Software Architecture
This research focuses on the problem of autonomous flight of unmanned aerial vehicles, in particular Micro Aerial Vehicles (MAVs), in indoor and outdoor scenarios where GPS signal is unreliable or inaccessible. Autonomous flight is a desirable capability in applications where tedious and repetitive tasks have to be performed, thus freeing the operator to focus on other tasks. From the above, in this research we aim at investigating novel ways in which different sensors on board the vehicle, e.g., cameras, accelerometers, gyros, compass, etc, can be fused in order to estimate the vehicle's position in real time, which can be exploited in order to develop autonomous navigation modules for autonomous flight in complex GPS-denied scenarios.

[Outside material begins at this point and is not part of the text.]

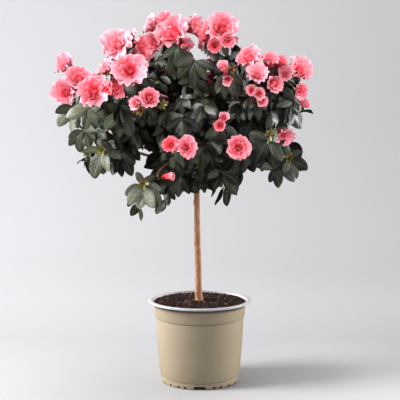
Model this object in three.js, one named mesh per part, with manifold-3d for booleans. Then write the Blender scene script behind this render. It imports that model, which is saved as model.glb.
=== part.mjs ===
// A small azalea grown as a standard: a clear stem in a round nursery pot, with a domed crown.
// Millimetres, +Z up. The origin is the centre of the pot's flat underside.
// Seen from the front, along +Y, +X is to the right.

import * as THREE from 'three';
import { mergeVertices } from 'three/addons/utils/BufferGeometryUtils.js';
import Module from 'manifold-3d';

const wasm = await Module();
wasm.setup();

// ---------- Driving dimensions ----------

const GAP = 0.3; // clearance between pieces that touch
const ROUND = 36; // sides of every turned piece

// Pot: outer radii and heights
const RIM_R = 75;
const RIM_TOP = 120.2;
const RIM_UNDER = 117.4;
const MOUTH_R = 68.4;
const COLLAR_R = 67;
const COLLAR_Z = 113;
const STEP_R = 65.2;
const STEP_Z = 96.4;
const WALL_TOP_R = 64.3;
const WALL_TOP_Z = 95;
const WALL_FOOT_R = 58.4;
const WALL_FOOT_Z = 9.8;
const FOOT_TOP_R = 57.4;
const FOOT_TOP_Z = 9;
const FOOT_R = 56;
const SHEET = 1.2; // wall thickness

// Underside: a flat centre and a flat foot ring, with a raised drain channel between them
const BASE_R = 36;
const CHANNEL_IN_R = 37.5;
const CHANNEL_OUT_R = 50;
const FOOT_IN_R = 51.5;
const CHANNEL_Z = 5;
const NOTCH_Z = 4.5;

// Notches through the foot ring: half a turn, mirrored, then repeated at the back
const NOTCHES = [
  { turn: 0, width: 18 },
  { turn: 21.7, width: 3.6 },
  { turn: 32.5, width: 3.6 },
  { turn: 48, width: 3.6 },
  { turn: 65.5, width: 3.6 },
];

// Soil: almost level with the rim, and flat where the trunk leaves it
const SOIL_EDGE_Z = 117.2;
const SOIL_MID_Z = 118.4;
const SOIL_PAD_R = 12;
const SOIL_LUMP = 0.7;

// Trunk: centre line and radius from the soil to the fork
const TRUNK_FOOT_Z = SOIL_MID_Z + GAP;
const TRUNK_TOP_Z = 314;
const TRUNK_LINE = [
  [-1.2, 0, TRUNK_FOOT_Z],
  [-3.2, 0.4, 204],
  [-4.2, 0, 266],
  [-4.4, 0, TRUNK_TOP_Z],
];
const TRUNK_FLARE_R = 6.4;
const TRUNK_FLARE_H = 7;
const TRUNK_LOW_R = 4.7;
const TRUNK_HIGH_R = 3.9;
const TRUNK_FORK_R = 4.7;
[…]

We also aim at exploring different visual sensing mechanisms taking advantage of the availability of sophisticated cameras such as time of flight cameras, event cameras, stereo and multi-rig cameras. The ultimate goal is that of exploiting the implicit richness of visual data aiming at extracting useful information of the observed scene such as semantic meaning, context understanding and situation awareness for autonomous navigation, e.g. the vehicle realises it is flying to close to buildings, to people, in risky scenarios, etc. This research involves key topics such as Visual Simultaneous Localisation and Mapping, sensor fusion, control applications, computer vision in real time, high performance computing and motion planning.